The race itself, the King George V Stakes, may ‘only’ be a handicap. But the fact it is a handicap named after Queen Victoria’s grandson, who reigned from 1910 to 1936, just added to the occasion.
Without the presence of the royals, Ascot would be just another big racing festival. The quality of the racing would be the same, but the sense of magic which sets it apart would be lost.
On Wednesday the crowd cheered home a Frankie Dettori winner at what is his final Royal meeting, and he was given a great reception.
But that paled into insignificance when Tom Marquand, perhaps one of those best equipped to fill Dettori’s shoes next season as part of racing’s golden couple with his wife, Hollie Doyle, found a tiny gap on Desert Hero to win by a head – and reward those who backed him at 18-1.
When the late Queen was alive Royal Ascot could bask in the knowledge that the ruling monarch had its back. She loved racing and made no secret of it. The pictures of her cheering home Estimate in the 2013 Gold Cup are still widely used to this day.
But following her death, there were fears inside the sport the new King and Queen were not quite so keen, and a dispersal of some of their stock only served to fan the flames.
As it has turned out, the King has been caught up by the Queen’s enthusiasm and a win at their first Royal Ascot as monarchs was certainly not lost on Haggas, who was understandably taken aback by the reception.
Haggas said: “What a thrill. It’s great that in the first year that the King and Queen are here as the King and Queen they can have a winner.
“It didn’t matter who it was, as long as they could have one – but I’m delighted it is us.
“They have been looking forward to Royal Ascot for a long time and they hoped to have as many runners as possible. I think they will be absolutely delighted.
“It’s very important for horse racing, but it’s also important that the King and Queen enjoy it, which they clearly appear to do.

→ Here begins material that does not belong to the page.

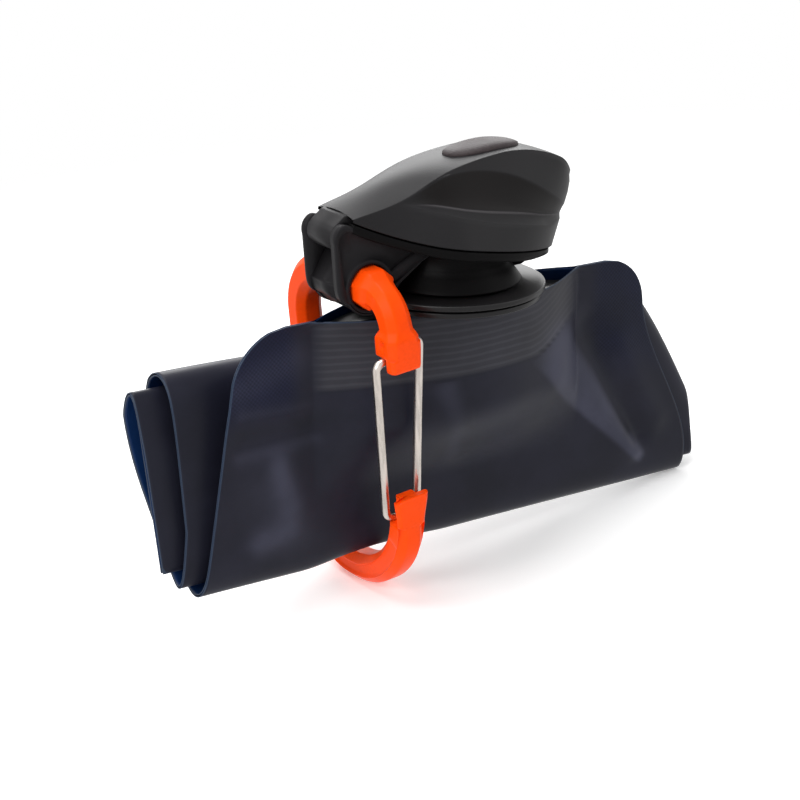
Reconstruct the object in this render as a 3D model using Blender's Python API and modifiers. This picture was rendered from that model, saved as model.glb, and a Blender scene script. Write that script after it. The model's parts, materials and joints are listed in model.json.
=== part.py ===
"""A collapsible water bottle, emptied, rolled up and held by a carabiner clipped through its cap.

The bottle is modelled upright about its spout: X runs along the roll, Y goes from its front panel
to its back, Z up the spout's axis, with the front panel's bottom fold at Z = 0. A parent empty then
leans it over, so that it stands on the carabiner's foot and on the roll's right end. All in metres.
"""

from math import asin, atan2, cos, hypot, pi, radians, sin, tan

import bmesh
import bpy
import numpy as np
from mathutils import Vector

# Clearances
SEAT_GAP = 0.0003
RUNNING_GAP = 0.0004

# Pouch: two welded films and a gusset, rolled from the bottom up towards the spout
FILM = 0.00025
FILM_GAP = 0.0003
PANEL_HEIGHT = 0.0623
SPOUT_DIP = 0.0009
OUTER_TURN_HEIGHT = 0.0506
INNER_TURN_HEIGHT = 0.0480
ROLL_DEPTH = 0.0194
LAYER_STEP = 0.0026
SHOULDER_RADIUS = 0.0122
SHOULDER_LEFT = 0.0570
SHOULDER_RIGHT = 0.0592
FOLD_LEFT = 0.0677
FOLD_RIGHT = 0.0760
FOLD_BOTTOM = -0.00014
TURN_LEFT = 0.0712
INSIDE_LEFT = 0.0700
REACH_LEFT = 0.0782
TAIL_LEFT = 0.0756
TAIL_RIGHT = 0.0806
END_SAG_START = 0.0605
END_SAG_LENGTH = 0.0295
END_SAG_FLOOR = 0.0030
END_DROOP = 0.0013
END_DROOP_START = 0.0180
END_DROOP_REACH = 0.0220
DEPTH_AT_LEFT = 0.0206
DEPTH_AT_CLIP = 0.0186
DEPTH_AT_SPOUT = 0.0238
DEPTH_AT_RIGHT = 0.0170
CLIP_PINCH = 0.86
CLIP_DENT = 0.0006
CLIP_DENT_HEIGHT = 0.024
GUSSET_LENGTH = 0.022

# Spout fitment: a ribbed boat welded between the films, with a flange and a neck
BOAT_HALF_LENGTH = 0.038
BOAT_HALF_THICKNESS = 0.0125
BOAT_BOTTOM = 0.0440
BOAT_RIB_DEPTH = 0.0004
BOAT_RIBS = 5
FLANGE_RADIUS = 0.0225
FLANGE_TOP = 0.0650
FLANGE_THICKNESS = 0.0014
COLLAR_RADIUS = 0.0216
COLLAR_THICKNESS = 0.0012
EDGE_GROOVE_DEPTH = 0.0016
EDGE_GROOVE_HEIGHT = 0.0006
NECK_RADIUS = 0.0132
NECK_TOP = 0.0690
BORE_RADIUS = 0.0105
GASKET_THICKNESS = 0.0010

# Cap: a skirt, a deck under the lid and a two-plate arm with the eye
SKIRT_RADIUS = 0.0168
SKIRT_TOP_RADIUS = 0.0100
SKIRT_LIFT = 0.0006
DECK_THICKNESS = 0.0022
DECK_RIB_HEIGHT = 0.0012
DECK_RIB_INSET = 0.0024
DECK_RIB_WIDTH = 0.0011
SEAM_GAP = 0.0004
POCKET_FLOOR = 0.0734
FLOW_RADIUS = 0.0042
ARM_HALF_WIDTH = 0.0074
ARM_SLOT_HALF_WIDTH = 0.0054
ARM_RECESS = 0.0008
ARM_RIM = 0.0016
EYE_X = -0.0270
EYE_Z = 0.0691
EYE_RADIUS = 0.00525
EYE_WALL = 0.0010
GUSSET_HALF_WIDTH = 0.0025

# Lid and what it carries
NOSE_X = 0.0286
NOSE_OVERHANG = 0.0071
NOSE_SEAM_Z = 0.0702
SEAM_SLOPE = 0.19
SEAM_CURL = 8.0
SEAM_CURL_X = -0.0120
APEX_X = -0.0315
APEX_HALF_WIDTH = 0.0075
WIDEST_X = -0.0060
LID_HALF_WIDTH = 0.0178
CROWN_Z = 0.0960
CROWN_X = 0.0110
CROWN_REAR_DROP = 0.0098
CROWN_FRONT_DROP = 0.0082
CREASE_HALF_WIDTH = 0.0090
CREASE_X = -0.0160
LID_WALL = 0.0016
SCOOP_DEPTH = 0.0016
HINGE_X = -0.0328
HINGE_Z = 0.0810
PIN_RADIUS = 0.0015
KNUCKLE_RADIUS = 0.0034
TONGUE_HALF_WIDTH = 0.0050
POST_RADIUS = 0.0058
NOZZLE_RADIUS = 0.0050
NOZZLE_BORE = 0.0029
NOZZLE_TOP = 0.0862
NOZZLE_BASE_RADIUS = 0.0076
NOZZLE_BASE_THICKNESS = 0.0016
PLUG_RADIUS = 0.0024
PLUG_REACH = 0.0022
PLUG_DISC_THICKNESS = 0.0014
STEM_RADIUS = 0.0016
STEM_LENGTH = 0.0038
PAD_REAR_X = -0.0030
PAD_FRONT_X = 0.0182
PAD_HALF_WIDTH = 0.0047
PAD_HEIGHT = 0.0015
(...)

Long may that continue.”
The result did not look likely until half a furlong out when suddenly there was a guttural roar from the grandstands. It clearly worked.

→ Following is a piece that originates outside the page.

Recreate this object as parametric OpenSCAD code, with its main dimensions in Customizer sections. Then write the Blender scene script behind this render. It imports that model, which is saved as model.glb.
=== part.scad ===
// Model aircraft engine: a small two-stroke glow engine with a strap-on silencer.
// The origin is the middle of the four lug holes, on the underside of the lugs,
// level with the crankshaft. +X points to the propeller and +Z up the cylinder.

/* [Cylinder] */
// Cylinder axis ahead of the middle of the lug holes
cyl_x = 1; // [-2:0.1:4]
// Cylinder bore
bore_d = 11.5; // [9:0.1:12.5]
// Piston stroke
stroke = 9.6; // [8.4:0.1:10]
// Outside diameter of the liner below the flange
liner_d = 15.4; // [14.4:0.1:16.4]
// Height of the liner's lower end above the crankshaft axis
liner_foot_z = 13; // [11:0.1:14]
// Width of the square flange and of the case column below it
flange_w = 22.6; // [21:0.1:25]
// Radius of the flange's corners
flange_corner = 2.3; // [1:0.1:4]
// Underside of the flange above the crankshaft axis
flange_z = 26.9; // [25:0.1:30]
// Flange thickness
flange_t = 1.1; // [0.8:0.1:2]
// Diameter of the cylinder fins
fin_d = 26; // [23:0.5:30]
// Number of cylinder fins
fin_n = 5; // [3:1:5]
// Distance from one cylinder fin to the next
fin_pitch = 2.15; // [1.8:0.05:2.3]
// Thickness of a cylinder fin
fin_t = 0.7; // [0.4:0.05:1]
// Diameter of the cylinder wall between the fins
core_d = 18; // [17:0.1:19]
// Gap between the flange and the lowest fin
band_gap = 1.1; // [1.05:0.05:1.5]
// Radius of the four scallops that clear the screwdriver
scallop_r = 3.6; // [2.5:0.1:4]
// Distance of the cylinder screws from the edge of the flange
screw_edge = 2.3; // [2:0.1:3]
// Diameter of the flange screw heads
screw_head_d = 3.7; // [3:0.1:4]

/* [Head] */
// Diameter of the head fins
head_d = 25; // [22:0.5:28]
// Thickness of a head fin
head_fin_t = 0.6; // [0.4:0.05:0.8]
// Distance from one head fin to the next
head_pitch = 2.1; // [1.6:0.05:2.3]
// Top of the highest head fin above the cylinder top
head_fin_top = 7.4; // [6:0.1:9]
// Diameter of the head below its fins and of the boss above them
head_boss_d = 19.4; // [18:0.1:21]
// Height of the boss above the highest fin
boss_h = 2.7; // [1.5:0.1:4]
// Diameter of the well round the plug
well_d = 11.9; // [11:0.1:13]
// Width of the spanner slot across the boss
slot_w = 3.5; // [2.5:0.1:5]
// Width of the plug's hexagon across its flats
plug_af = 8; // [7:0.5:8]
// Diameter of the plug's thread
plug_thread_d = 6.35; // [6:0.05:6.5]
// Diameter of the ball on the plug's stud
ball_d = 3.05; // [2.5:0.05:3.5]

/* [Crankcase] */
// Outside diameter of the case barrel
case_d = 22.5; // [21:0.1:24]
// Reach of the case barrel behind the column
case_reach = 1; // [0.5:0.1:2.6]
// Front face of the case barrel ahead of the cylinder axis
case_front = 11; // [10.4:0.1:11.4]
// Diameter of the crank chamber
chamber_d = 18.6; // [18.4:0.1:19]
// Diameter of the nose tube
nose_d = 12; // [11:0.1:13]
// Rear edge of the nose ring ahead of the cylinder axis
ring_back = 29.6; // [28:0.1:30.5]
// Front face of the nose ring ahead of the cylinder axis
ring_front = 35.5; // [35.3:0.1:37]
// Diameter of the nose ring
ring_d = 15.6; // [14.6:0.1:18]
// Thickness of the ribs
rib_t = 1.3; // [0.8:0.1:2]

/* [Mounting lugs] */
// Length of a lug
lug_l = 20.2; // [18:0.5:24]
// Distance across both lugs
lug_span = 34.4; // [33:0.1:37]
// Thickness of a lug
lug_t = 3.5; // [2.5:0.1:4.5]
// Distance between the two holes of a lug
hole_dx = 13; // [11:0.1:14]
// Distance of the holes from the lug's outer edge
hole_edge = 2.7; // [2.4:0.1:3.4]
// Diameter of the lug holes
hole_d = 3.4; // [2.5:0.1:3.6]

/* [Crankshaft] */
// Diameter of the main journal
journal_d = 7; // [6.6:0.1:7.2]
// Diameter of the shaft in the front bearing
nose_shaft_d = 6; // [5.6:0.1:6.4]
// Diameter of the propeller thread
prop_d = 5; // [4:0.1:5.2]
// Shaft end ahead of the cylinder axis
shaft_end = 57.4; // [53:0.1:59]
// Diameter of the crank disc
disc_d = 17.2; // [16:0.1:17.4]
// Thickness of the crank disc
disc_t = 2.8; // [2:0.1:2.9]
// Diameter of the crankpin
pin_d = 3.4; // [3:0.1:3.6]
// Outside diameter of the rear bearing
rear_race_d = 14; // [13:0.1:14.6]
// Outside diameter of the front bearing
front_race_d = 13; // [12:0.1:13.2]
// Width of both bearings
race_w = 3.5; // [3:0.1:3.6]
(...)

“To do it in that style, in such a close finish. I didn’t really watch the race properly so I’ll have to watch it again, but the horse really stuck his neck out,” said Haggas.
“He wasn’t 6-4 favourite, so I think expectations were relatively low, but hopes were high, and it came good. It was a beautiful ride, a bit of a bob and a weave up the straight, but he made it and fair play to Tom.”
Haggas is having a relatively quiet year by recent standards, but that is perhaps unsurprising following the retirement of the brilliant Baaeed, who won six Group Ones in the space of 12 months.
Shaamit secured him a Derby in 1996, Dancing Rain landed the Oaks in 2011 and Mukhadram, Sea Of Class and Addeybb all won Group Ones – but Haggas puts Desert Hero’s success right up there with them all.
“This is a big moment for us, of course it is, it’s a huge moment,” he added.
“I always thought when Sir Michael (Stoute) won the Gold Cup with Estimate here for the Queen that it must have been the pinnacle of his career, to have the trophy presented to him by the Duke of Edinburgh at the time.
“But this is a big thing for us. We’ve won a few nice races, especially recently, but this takes some beating.
“It’s not just a big moment for us but for the sport as well. The late Queen was so passionate about racing but the King and the Queen have already been to Newmarket to see us so it is exciting moving forward.
“I wouldn’t like to say it has been a long-term plan, but…possibly!
“We will appreciate this very much. We really appreciated the horse last year (Baaeed) – and we are really missing him now.”
Marquand was also well aware he had been part of history.
“That will be hard to top,” he said. “I grew up watching Ryan (Moore) on Estimate and royal winners at the Royal meeting are extremely special, especially this one.
“I think it’s a poignant one and to be a part of that, for William and Maureen (Haggas) and the whole Somerville Lodge team to bring a horse to the Royal meeting and have that perfect prep – it’s an insanely special day. It will live high in my career, probably at the top for the rest of my days in the saddle at least.
“You can see from William and Maureen how much it means to them, we all feel privileged to have anything to do with royal horses and we want to do the job. Doing the job is winning and we’ve done it.
“It’s a hard game breeding horses and racing horses and to have the Queen’s legacy carried on is immensely special. Everybody appreciates the magnitude of what’s just happened and it’s a special day for everyone.”
One member of the royal family who has long been involved in the equestrian world is Zara Tindall, the late Queen’s granddaughter, and she was the first person on her mind.
She said: “I just think how excited my grandmother would have been. To have a winner for Charles and Camilla and to keep that dream alive was incredible, and what a race – asides all of that, what a race. I was stood with Sheikh Fahad (owner of the second, Valiant King) and the horses were either side, pulling their way up to the line, and it was incredible.
“I think it is a new excitement (for the King), like all those owners here who come here with horses, they have dreams and hope, and to follow it is incredible. Horses are the main game here – that’s why we get involved, we love them, the competition, the feelings are indescribable.”